Questi quattro ambiti — capitale, tecnologia, alimentazione, informazione — sono i pilastri del sistema globale su cui si fondano le relazioni contemporanee tra Stati. Indira Gandhi li elenca con straordinaria precisione, anticipando temi che oggi, nel XXI secolo, sono più attuali che mai. Il controllo monopolistico dei capitali riguarda la capacità delle grandi potenze economiche o dei colossi finanziari di influenzare le politiche dei Paesi più fragili, che spesso dipendono da prestiti, fondi di investimento o interventi di aiuto condizionati. È un potere che non ha bisogno di confini: si esercita tramite vincoli burocratici, debiti pubblici, condizioni economiche capestro. Non è diverso, nella logica, dalle antiche forme di tributo che una colonia doveva pagare alla metropoli.

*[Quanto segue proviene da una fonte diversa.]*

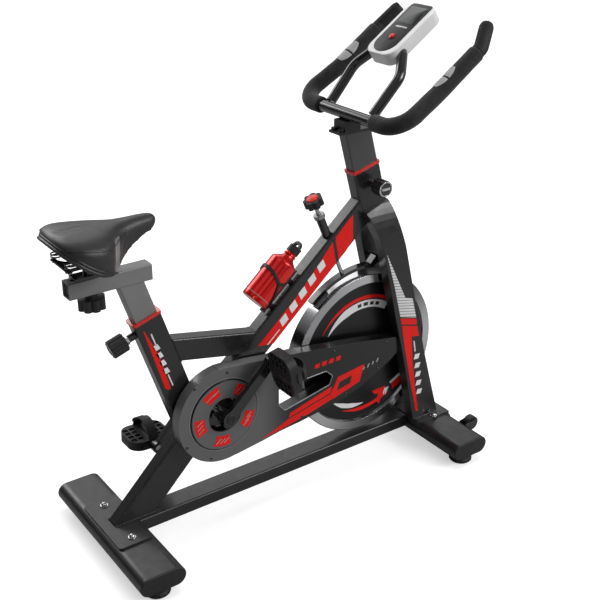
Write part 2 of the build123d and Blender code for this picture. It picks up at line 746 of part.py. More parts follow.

Il possesso esclusivo di tecnologie superiori è un altro aspetto fondamentale. Nel mondo contemporaneo, la tecnologia è potere: potere economico, militare, informativo. Chi possiede tecnologie avanzate stabilisce gli standard globali e definisce le forme della modernità, relegando gli altri a ruoli subalterni. Le nazioni prive di adeguati strumenti scientifici e digitali diventano dipendenti da chi li produce, e questa dipendenza si traduce in vulnerabilità politica. L’esclusività tecnologica crea nuove gerarchie globali e condiziona la capacità di sviluppo, di difesa, di comunicazione.
Il riferimento alle riserve alimentari introduce un’altra dimensione cruciale: l’accesso al cibo non è solo un fatto agricolo, ma un elemento strategico. Le grandi potenze controllano mercati, prezzi, brevetti sulle sementi, logistica e distribuzione. La sicurezza alimentare diventa così un terreno di scontro e di dipendenza: chi ha bisogno di importare cibo è inevitabilmente soggetto a pressioni politiche ed economiche. Gandhi aveva compreso che la fame non è solo un dramma umano, ma anche uno strumento di potere.

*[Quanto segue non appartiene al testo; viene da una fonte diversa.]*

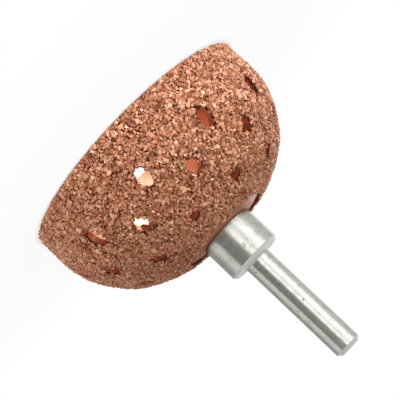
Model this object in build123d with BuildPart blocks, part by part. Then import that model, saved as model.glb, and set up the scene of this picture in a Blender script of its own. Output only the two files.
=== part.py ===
from build123d import *
from math import acos, asin, cos, degrees, pi, radians, sin, sqrt, tan
import os

# Bowl-shaped buffing cup on a collared arbor, standing on its rim.
# The rim lies in the XY plane, the origin is the rim's centre and +Z runs up the shank.
# All sizes are in millimetres and all angles in degrees.

# Pressed steel cup: a straight skirt, a shoulder arc, a conical flank, a knee arc
# and a crown arc that ends at the flat seat. The radii are those of the outer face.
cup_diameter = 54.0
cup_height = 25.7
sheet_thickness = 1.6
shoulder_radius = 16.3
flank_angle = 36.0
flank_length = 2.4
knee_radius = 11.9
knee_end_angle = 53.0
crown_radius = 25.4
seat_margin = 0.15

# Vent holes, punched in the flat blank and drawn out with it, in three staggered rows.
# Distances run along the outer face from the rim. Lengths run along it too.
holes_per_row = 10
first_hole_angle = 25.2
first_row_distance = 11.2
first_row_width = 2.8
first_row_length = 4.8
middle_row_distance = 17.0
middle_row_width = 3.2
middle_row_length = 3.7
last_row_distance = 24.5
last_row_width = 2.8
last_row_length = 2.8

# Brazed coat of carbide grit over the outside of the cup.
grit_thickness = 1.0
grit_inner_diameter = 20.6
grit_edge_thickness = 0.4
grit_edge_taper = 1.8
grit_hole_margin = 0.1

# Arbor: one turned piece with a shank, a collar and a threaded stud.
shank_diameter = 6.0
shank_length = 26.0
shank_chamfer = 0.8
root_fillet = 0.7
collar_diameter = 12.3
collar_length = 8.6
collar_chamfer = 0.5
collar_base_chamfer = 0.3
stud_diameter = 6.0
stud_tail = 2.0
stud_chamfer = 0.8

# Fastening inside the cup: a plain washer, a split lock washer and a hexagon nut.
centre_hole_clearance = 0.1
washer_diameter = 12.0
washer_thickness = 1.6
washer_clearance = 0.2
lock_washer_width = 2.6
lock_washer_thickness = 1.6
lock_washer_clearance = 0.1
lock_washer_slit = 0.8
lock_washer_slant = 20.0
nut_across_flats = 10.0
nut_height = 5.2
nut_face_diameter = 9.4
nut_chamfer_angle = 30.0
thread_clearance = 0.05

# Radii and heights worked out from the sizes above.
cup_radius = cup_diameter / 2
stud_radius = stud_diameter / 2
seat_radius = max(collar_diameter, washer_diameter) / 2 + seat_margin
flank_slope = radians(flank_angle)
knee_slope = radians(knee_end_angle)
shoulder_run = shoulder_radius * (1 - cos(flank_slope))
shoulder_rise = shoulder_radius * sin(flank_slope)
flank_run = flank_length * sin(flank_slope)
flank_rise = flank_length * cos(flank_slope)
knee_run = knee_radius * (cos(flank_slope) - cos(knee_slope))
knee_rise = knee_radius * (sin(knee_slope) - sin(flank_slope))
knee_end_radius = cup_radius - shoulder_run - flank_run - knee_run
crown_centre_radius = knee_end_radius - crown_radius * cos(knee_slope)
crown_slope = acos((seat_radius - crown_centre_radius) / crown_radius)
crown_rise = crown_radius * (sin(crown_slope) - sin(knee_slope))
crown_centre_height = cup_height - crown_radius * sin(crown_slope)
skirt_height = cup_height - shoulder_rise - flank_rise - knee_rise - crown_rise
collar_top = cup_height + collar_length
washer_top = cup_height - sheet_thickness
lock_washer_top = washer_top - washer_thickness
nut_top = lock_washer_top - lock_washer_thickness
nut_bottom = nut_top - nut_height
stud_end = nut_bottom - stud_tail
grit_inner_radius = grit_inner_diameter / 2
grit_taper_radius = grit_inner_radius + grit_edge_taper
punch_standoff = 2 * grit_thickness
punch_depth = punch_standoff + 2 * sheet_thickness

os.makedirs("parts", exist_ok=True)


def draw_meridian(outset):
    """Draw the cup's half section from rim to seat, parallel to the outer face of the steel."""
    edge_radius = cup_radius + outset
    skirt = Line((edge_radius, 0), (edge_radius, skirt_height))
    shoulder = JernArc(skirt @ 1, skirt % 1, shoulder_radius + outset, flank_angle)
    flank = Line(shoulder @ 1, shoulder @ 1 + shoulder % 1 * flank_length)
    knee = JernArc(flank @ 1, flank % 1, knee_radius + outset, knee_end_angle - flank_angle)
    radius = crown_radius + outset
    seat_angle = degrees(asin((cup_height + outset - crown_centre_height) / radius))
    crown = JernArc(knee @ 1, knee % 1, radius, seat_angle - knee_end_angle)
    return skirt @ 0, crown @ 1


def crown_height(radius, outset):
    """Give the height of the crown, or of a face parallel to it, at a distance from the axis."""
    reach = radius - crown_centre_radius
    return crown_centre_height + sqrt((crown_radius + outset) ** 2 - reach**2)


def draw_section(inner_outset, outer_outset):
    """Draw the closed half section of a layer that lies between two such meridians."""
    outer_rim, outer_seat = draw_meridian(outer_outset)
    inner_rim, inner_seat = draw_meridian(inner_outset)
    Line(outer_rim, inner_rim)
    Polyline(outer_seat, (0, outer_seat.Y), (0, inner_seat.Y), inner_seat)


def row_planes(row, distance):
    """Give the planes that one row of vents is punched from, square to the cup and clear of it."""
    with BuildLine(mode=Mode.PRIVATE) as meridian:
        draw_meridian(0)
    outline = meridian.wires()[0]
    centre = outline.position_at(distance, position_mode=PositionMode.LENGTH)
    along = outline.tangent_at(distance, position_mode=PositionMode.LENGTH)
    planes = []
    for hole in range(holes_per_row):
        turn = radians(first_hole_angle) + 2 * pi * (hole + row / 2) / holes_per_row
        origin = (centre.X * cos(turn), centre.X * sin(turn), centre.Y)
        sideways = (-sin(turn), cos(turn), 0)
        outward = (along.Y * cos(turn), along.Y * sin(turn), -along.X)
        planes.append(Plane(origin=origin, x_dir=sideways, z_dir=outward).offset(punch_standoff))
    return planes


# Each row of vents as its planes, its hole width and its hole length.
vent_rows = (
    (row_planes(0, first_row_distance), first_row_width, first_row_length),
    (row_planes(1, middle_row_distance), middle_row_width, middle_row_length),
    (row_planes(2, last_row_distance), last_row_width, last_row_length),
)

# Cup shell: the drawn and punched steel bowl, open at the rim.
with BuildPart() as cup_shell:
    with BuildSketch(Plane.XZ):
        with BuildLine():
            draw_section(-sheet_thickness, 0)
        make_face()
    revolve(axis=Axis.Z)
    with Locations(Plane.XY.offset(cup_height)):
        Hole(radius=stud_radius + centre_hole_clearance)
    for planes, width, length in vent_rows:
        with BuildSketch(*planes):
            Ellipse(width / 2, length / 2)
        extrude(amount=-punch_depth, mode=Mode.SUBTRACT)
cup_shell.part.label = "cup_shell"
export_step(cup_shell.part, "parts/cup_shell.step")

# Grit coat: the abrasive layer, pierced at each vent, which thins out before the bare seat.
with BuildPart() as grit_coat:
    with BuildSketch(Plane.XZ):
        with BuildLine():
            draw_section(0, grit_thickness)
        make_face()
    revolve(axis=Axis.Z)
    with Locations(Plane.XY.offset(cup_height + grit_thickness)):
        Hole(radius=grit_inner_radius)
    with BuildSketch(Plane.XZ):
        with BuildLine():
            Polyline(
                (grit_inner_radius, crown_height(grit_inner_radius, 0) + grit_edge_thickness),
                (grit_taper_radius, crown_height(grit_taper_radius, grit_thickness)),
                (grit_taper_radius, cup_height + punch_standoff),
                (grit_inner_radius, cup_height + punch_standoff),
                close=True,
            )
        make_face()
    revolve(axis=Axis.Z, mode=Mode.SUBTRACT)
    for planes, width, length in vent_rows:
        with BuildSketch(*planes):
            Ellipse(width / 2 + grit_hole_margin, length / 2 + grit_hole_margin)
        extrude(amount=-punch_depth, mode=Mode.SUBTRACT)
grit_coat.part.label = "grit_coat"
export_step(grit_coat.part, "parts/grit_coat.step")

# Arbor: the collar first, then the shank above it and the stud below.
with BuildPart() as arbor:
    with BuildSketch(Plane.XY.offset(cup_height)):
        Circle(collar_diameter / 2)
    extrude(amount=collar_length)
    chamfer(arbor.edges().group_by(Axis.Z)[-1], length=collar_chamfer)
    chamfer(arbor.edges().group_by(Axis.Z)[0], length=collar_base_chamfer)
    with BuildSketch(Plane.XY.offset(collar_top)):
        Circle(shank_diameter / 2)
    extrude(amount=shank_length)
    root = arbor.edges().filter_by_position(Axis.Z, collar_top, collar_top)
    fillet(root.sort_by(SortBy.RADIUS)[0], radius=root_fillet)
    chamfer(arbor.edges().group_by(Axis.Z)[-1], length=shank_chamfer)
    with BuildSketch(Plane.XY.offset(stud_end)):
        Circle(stud_radius)
    extrude(until=Until.NEXT)
    chamfer(arbor.edges().group_by(Axis.Z)[0], length=stud_chamfer)
arbor.part.label = "arbor"
export_step(arbor.part, "parts/arbor.step")

# Plain washer: lies flat against the inside of the seat.
with BuildPart() as plain_washer:
    with BuildSketch(Plane.XY.offset(lock_washer_top)):
        Circle(washer_diameter / 2)
        Circle(stud_radius + washer_clearance, mode=Mode.SUBTRACT)
    extrude(amount=washer_thickness)
plain_washer.part.label = "plain_washer"
export_step(plain_washer.part, "parts/plain_washer.step")

# Lock washer: a square-section spring ring, pressed flat, with a slanted slit.
with BuildPart() as lock_washer:
    bore_radius = stud_radius + lock_washer_clearance
    ring_radius = bore_radius + lock_washer_width
    with BuildSketch(Plane.XY.offset(nut_top)):
        Circle(ring_radius)
        Circle(bore_radius, mode=Mode.SUBTRACT)
    extrude(amount=lock_washer_thickness)
    slit_centre = ((bore_radius + ring_radius) / 2, 0, nut_top + lock_washer_thickness / 2)
    with Locations(Location(slit_centre, (lock_washer_slant, 0, 0))):
        Box(ring_radius, lock_washer_slit, ring_radius, mode=Mode.SUBTRACT)
lock_washer.part.label = "lock_washer"
export_step(lock_washer.part, "parts/lock_washer.step")

# Hexagon nut: both faces chamfered down to a round face.
with BuildPart() as hex_nut:
    with BuildSketch(Plane.XY.offset(nut_bottom)):
        RegularPolygon(radius=nut_across_flats / 2, side_count=6, major_radius=False)
    extrude(amount=nut_height)
    corner_radius = nut_across_flats / 2 / cos(pi / 6)
    face_radius = nut_face_diameter / 2
    corner_drop = (corner_radius - face_radius) * tan(radians(nut_chamfer_angle))
    with BuildSketch(Plane.XZ):
        with BuildLine():
            Polyline(
                (0, nut_bottom),
                (face_radius, nut_bottom),
                (corner_radius, nut_bottom + corner_drop),
                (corner_radius, nut_top - corner_drop),
                (face_radius, nut_top),
                (0, nut_top),
                close=True,
            )
        make_face()
    revolve(axis=Axis.Z, mode=Mode.INTERSECT)
    with Locations(Plane.XY.offset(nut_top)):
        Hole(radius=stud_radius + thread_clearance)
hex_nut.part.label = "hex_nut"
export_step(hex_nut.part, "parts/hex_nut.step")
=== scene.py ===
import math

import bpy
import numpy as np
from mathutils import Euler, Matrix, Vector


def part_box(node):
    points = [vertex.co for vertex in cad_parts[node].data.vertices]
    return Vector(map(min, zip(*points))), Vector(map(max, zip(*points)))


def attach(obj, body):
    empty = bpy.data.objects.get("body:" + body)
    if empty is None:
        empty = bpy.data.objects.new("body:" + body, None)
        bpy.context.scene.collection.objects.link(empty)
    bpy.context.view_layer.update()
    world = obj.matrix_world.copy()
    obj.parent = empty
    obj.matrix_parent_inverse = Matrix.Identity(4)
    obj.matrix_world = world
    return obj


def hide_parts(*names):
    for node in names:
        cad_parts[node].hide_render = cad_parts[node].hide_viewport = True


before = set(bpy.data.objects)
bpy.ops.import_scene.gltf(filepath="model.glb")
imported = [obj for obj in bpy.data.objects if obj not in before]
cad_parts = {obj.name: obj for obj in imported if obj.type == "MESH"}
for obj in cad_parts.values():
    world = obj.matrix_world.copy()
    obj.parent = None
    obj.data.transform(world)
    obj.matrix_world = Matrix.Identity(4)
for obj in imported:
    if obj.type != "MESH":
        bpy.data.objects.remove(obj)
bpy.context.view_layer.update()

# Dressed model of the buffing cup. It stands on its rim with the shank up. All lengths are metres.
mm = 0.001
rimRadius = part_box("cup_shell")[1].x
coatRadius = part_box("grit_coat")[1].x
coatThickness = coatRadius - rimRadius


def deselectAll():
    bpy.ops.object.select_all(action="DESELECT")


class Wire:
    # An output socket whose operators add Math nodes, so that shader maths reads as plain sums
    def __init__(self, shader, socket):
        self.shader, self.socket = shader, socket

    def sum(self, operation, first, second=0.0, clamp=False):
        settings = {"operation": operation, "use_clamp": clamp}
        return self.shader.node("ShaderNodeMath", settings, {0: first, 1: second})

    def __add__(self, other):
        return self.sum("ADD", self, other)

    def __radd__(self, other):
        return self.sum("ADD", other, self)

    def __sub__(self, other):
        return self.sum("SUBTRACT", self, other)

    def __rsub__(self, other):
        return self.sum("SUBTRACT", other, self)

    def __mul__(self, other):
        return self.sum("MULTIPLY", self, other)

    def __rmul__(self, other):
        return self.sum("MULTIPLY", other, self)

    def __truediv__(self, other):
        return self.sum("DIVIDE", self, other)

    def clamped(self):
        return self.sum("ADD", self, 0.0, clamp=True)

    def step(self, low, high):
        # 0 below low, 1 above high and a straight ramp between
        return ((self - low) / (high - low)).clamped()


class Shader:
    # The nodes of a material or world, with one maker for every kind of node
    def __init__(self, owner):
        owner.use_nodes = True
        self.owner = owner
        self.tree = owner.node_tree
        self.tree.nodes.clear()

    def node(self, kind, settings=None, values=None, output=0):
        made = self.tree.nodes.new(kind)
        for name, value in (settings or {}).items():
            setattr(made, name, value)
        for name, value in (values or {}).items():
            if isinstance(value, Wire):
                self.tree.links.new(value.socket, made.inputs[name])
            elif isinstance(value, tuple) and made.inputs[name].type == "RGBA":
                made.inputs[name].default_value = (*value, 1.0)
            else:
                made.inputs[name].default_value = value
        return Wire(self, made.outputs[output]) if made.outputs else None

    def place(self):
        return self.node("ShaderNodeTexCoord", output="Object")

    def stretched(self, scale):
        return self.node("ShaderNodeMapping", {}, {"Vector": self.place(), "Scale": scale})

    def split(self, vector, axis):
        return self.node("ShaderNodeSeparateXYZ", {}, {0: vector}, output=axis)

    def noise(self, vector, scale, detail=3.0, roughness=0.5):
        values = {"Vector": vector, "Scale": scale, "Detail": detail, "Roughness": roughness}
        return self.node("ShaderNodeTexNoise", {}, values)

    def mix(self, factor, first, second):
        values = {"Factor": factor, 6: first, 7: second}
        return self.node("ShaderNodeMix", {"data_type": "RGBA"}, values, output=2)

    def vector(self, operation, values, output=0):
        return self.node("ShaderNodeVectorMath", {"operation": operation}, values, output)

    def bump(self, height, distance, strength):
        values = {"Height": height, "Distance": distance, "Strength": strength}
        return self.node("ShaderNodeBump", {}, values)

    def surface(self, values):
        shine = self.node("ShaderNodeBsdfPrincipled", {}, values)
        self.node("ShaderNodeOutputMaterial", {}, {"Surface": shine})
        return self.owner


def dress(node, material):
    # A CAD node keeps its mesh and gets the finish in its own slot
    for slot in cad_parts[node].material_slots:
        slot.material = material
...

Infine, il più sottile e insidioso tra i quattro strumenti: la manipolazione delle informazioni. In un mondo sempre più interconnesso, controllare le notizie, le narrazioni, i flussi comunicativi significa controllare la percezione della realtà. Le opinioni pubbliche possono essere indirizzate, le identità culturali affievolite, i conflitti amplificati o attenuati secondo convenienza. È una forma di dominio che non impone fisicamente nulla, ma che modella la coscienza collettiva.

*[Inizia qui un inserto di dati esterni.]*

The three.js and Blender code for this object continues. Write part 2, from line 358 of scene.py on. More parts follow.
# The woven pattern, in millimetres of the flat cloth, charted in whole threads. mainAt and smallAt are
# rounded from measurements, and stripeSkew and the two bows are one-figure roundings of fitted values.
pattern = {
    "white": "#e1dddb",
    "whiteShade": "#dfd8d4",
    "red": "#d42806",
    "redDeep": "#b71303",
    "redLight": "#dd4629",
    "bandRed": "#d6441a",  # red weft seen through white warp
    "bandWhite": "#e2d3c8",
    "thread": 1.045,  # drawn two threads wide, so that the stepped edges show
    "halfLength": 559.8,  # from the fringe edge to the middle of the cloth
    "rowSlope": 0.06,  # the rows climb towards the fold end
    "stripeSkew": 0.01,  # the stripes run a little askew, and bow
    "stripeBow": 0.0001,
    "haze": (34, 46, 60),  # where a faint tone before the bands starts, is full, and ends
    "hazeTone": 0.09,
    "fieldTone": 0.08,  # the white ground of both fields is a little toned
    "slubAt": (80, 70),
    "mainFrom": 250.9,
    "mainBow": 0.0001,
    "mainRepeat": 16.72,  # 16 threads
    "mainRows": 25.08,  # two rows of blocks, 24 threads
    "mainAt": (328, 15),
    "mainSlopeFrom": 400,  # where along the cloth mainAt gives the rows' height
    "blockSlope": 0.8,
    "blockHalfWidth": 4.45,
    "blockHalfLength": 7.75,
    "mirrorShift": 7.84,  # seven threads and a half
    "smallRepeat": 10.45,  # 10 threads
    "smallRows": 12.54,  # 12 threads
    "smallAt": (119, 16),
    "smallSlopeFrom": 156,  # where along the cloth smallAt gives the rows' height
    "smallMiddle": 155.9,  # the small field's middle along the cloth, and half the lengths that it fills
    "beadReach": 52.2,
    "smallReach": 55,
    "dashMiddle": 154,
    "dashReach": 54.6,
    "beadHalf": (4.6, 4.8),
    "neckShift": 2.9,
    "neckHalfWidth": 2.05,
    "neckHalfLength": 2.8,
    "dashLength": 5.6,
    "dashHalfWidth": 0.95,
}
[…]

La domanda finale di Gandhi è una provocazione etica: «Non è forse giunto il tempo per meditare e agire su questa nuova dipendenza?». La meditazione non è un invito alla passività; è il primo passo verso un’azione consapevole. Fermarsi a riflettere significa riconoscere le dinamiche del potere e comprenderne le implicazioni, per poi scegliere una via di emancipazione. L’azione, d’altra parte, è necessaria perché nessuna dipendenza si scioglie con la sola consapevolezza. Ci vuole politica, ci vuole educazione, ci vuole un progetto internazionale capace di riequilibrare le forze.
Il pensiero di Indira Gandhi, oggi
La forza della citazione sta proprio nell’unire introspezione e denuncia, sentimento personale e analisi globale. Gandhi parla da leader politica, ma anche da essere umano profondamente consapevole delle fragilità del mondo. Il suo allarme risuona oggi con estrema urgenza: il neo-colonialismo non è un concetto astratto, ma una realtà concreta che investe l’economia globale, il digitale, le risorse energetiche, il clima, i media. La libertà, per non trasformarsi in un’illusione, deve confrontarsi con queste forme di dominio invisibile.
Il messaggio, in conclusione, è chiaro e potente: la libertà non è solo indipendenza territoriale, ma autonomia economica, culturale, tecnologica e informativa. Riconoscere il nuovo colonialismo significa difendere il diritto dei popoli a non essere manipolati, a non essere ricattati dalla fame, dal debito o dall’ignoranza indotta. Significa, soprattutto, credere che la dignità dell’uomo passa attraverso la capacità di autodeterminarsi, oggi come ieri.